Its your startup’s first minimum viable product (MVP) and you just barely managed to get the product online within your scrappy budget. Spending time and money on a slick user interface (UI) design wasn’t the top priority, a template theme UI did the job. This is the general chain of events for most startups and we’ve made similar decisions at our company as well.
When re-building and re-launching our communication platform over the last 18 months we made a very conscious choice to take a first principles approach with our user interface and user experience design. This was our opportunity to correct many of our initial mistakes and rebuild from the ground up.
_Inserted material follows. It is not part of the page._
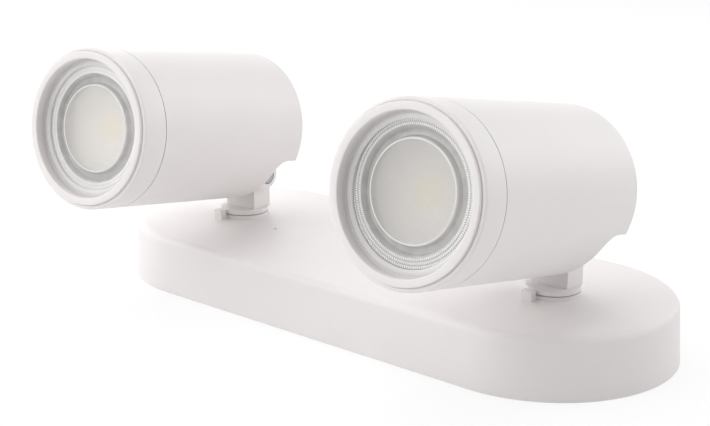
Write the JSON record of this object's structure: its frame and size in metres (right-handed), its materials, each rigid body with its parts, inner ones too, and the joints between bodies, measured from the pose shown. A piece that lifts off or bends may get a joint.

Some of the reasons why revamping our interface and experience had become such Some of the reasons why revamping our interface and experience had become such a necessity:
- Customer support issues were increasing — not all support issues relate specifically to an apps’ design but these can definitely be reduced by making things easier to navigate and find as well as making helpful guides easily accessible.
- Customer on-boarding process was not smooth — Sales and support teams had to spend time explaining certain functionality to users which could have been avoided completely.
- New features were not identifiable — It was difficult to highlight and navigate users to new features that needed more than 1 click to reach.
- Not all our features were used — Some functionality was never used but was taking up real estate.
Following our first principles approach we went about evaluating all assumptions and basics in order to redesign the new interface and user experience. We followed these steps:
- Understand our users — we thought we knew our users, but we still took time to interview existing users to understand how they used the platform as well as get their feedback on sections that they had difficulty using.
- Evaluate Functionality — We actively looked for features and functionality that could be combined with something else or removed completely to free up real estate, de-clutter and simplify the user experience.
- Mediums — what mediums will your app be primarily be used on web, mobile web, mobile app or all of these? This will determine how the layout and flow is optimized. In our case our primary interface was web and so we optimized for this.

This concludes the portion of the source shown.